During his stay at the asylum, William found a Bible on a park bench and began to read it. Seeing the mercy of Jesus in the raising of Lazarus, Cowper’s heart began to soften. Being drawn to the Scriptures, again, he turned to Romans 3:25 and read of Jesus “whom God put forward as a propitiation by his blood, to be received by faith. This was to show God’s righteousness, because in his divine forbearance he had passed over former sins.”
Later, he wrote, “Immediately I received the strength to believe it, and the full beams of the Sun of Righteousness shone upon me. I saw the sufficiency of the atonement He had made, my pardon sealed in His blood, and all the fullness and completeness of His justification.

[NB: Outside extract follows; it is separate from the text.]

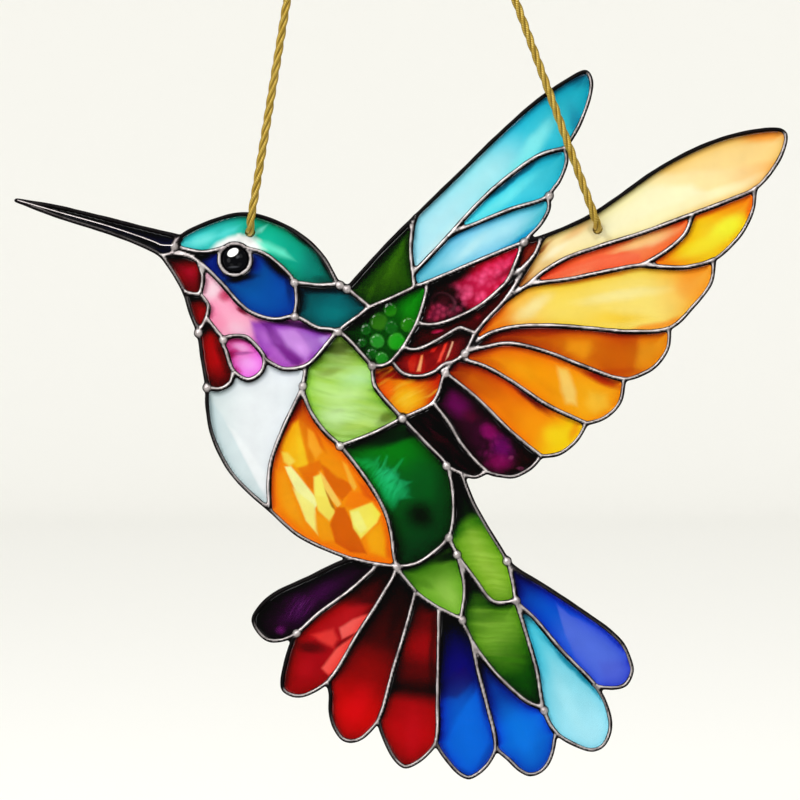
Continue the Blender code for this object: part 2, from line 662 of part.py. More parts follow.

In a moment I believed, and received the gospel.”
A few years later, God brought John Newton into William’s life. Newton was the author of Amazing Grace and 200 other hymns and, for 13 years, served as William’s pastor, faithfully walking with him through dark valleys of fear and despair. Complete deliverance from periods of intense mental suffering never became a reality for William, but God used those times to draw him closer and closer. And from the crucible of that mental suffering came some of the church’s richest, best-loved hymns. There Is a Fountain is one of them.
There is a fountain filled with blood,
Drawn from Immanuel’s veins,
And sinners plunged beneath that flood
Lose all their guilty stains:
Lose all their guilty stains,
Lose all their guilty stains;
And sinners plunged beneath that flood
Lose all their guilty stains.
The dying thief rejoiced to see
That fountain in His day;
And there have I, though vile as he,
Washed all my sins away:
Washed all my sins away,
Washed all my sins away;
And there have I, though vile as he,
Washed all my sins away.
Dear dying Lamb, Thy precious blood
Shall never lose its pow’r,
Till all the ransomed church of God
Are safe, to sin no more:
Are safe, to sin no more,
Are safe, to sin no more;
Till all the ransomed church of God
Are safe, to sin no more.
E’er since by faith I saw the stream
Thy flowing wounds supply,
Redeeming love has been my theme,
And shall be till I die:
And shall be till I die,
And shall be till I die;
Redeeming love has been my theme,
And shall be till I die.
When this poor, lisping, stamm’ring tongue
Lies silent in the grave,
Then in a nobler, sweeter song,
I’ll sing Thy pow’r to save:
I’ll sing Thy pow’r to save,
I’ll sing Thy pow’r to save;
Then in a nobler, sweeter song,
I’ll sing Thy pow’r to save
- To read a fuller story of William Cowper’s life, I highly recommend John Piper’s biographical address which I gleaned from for this post, and which is published in his Swans Are Not Silent series from Crossway. Cowper’s story is included in the second book, The Hidden Smile of God.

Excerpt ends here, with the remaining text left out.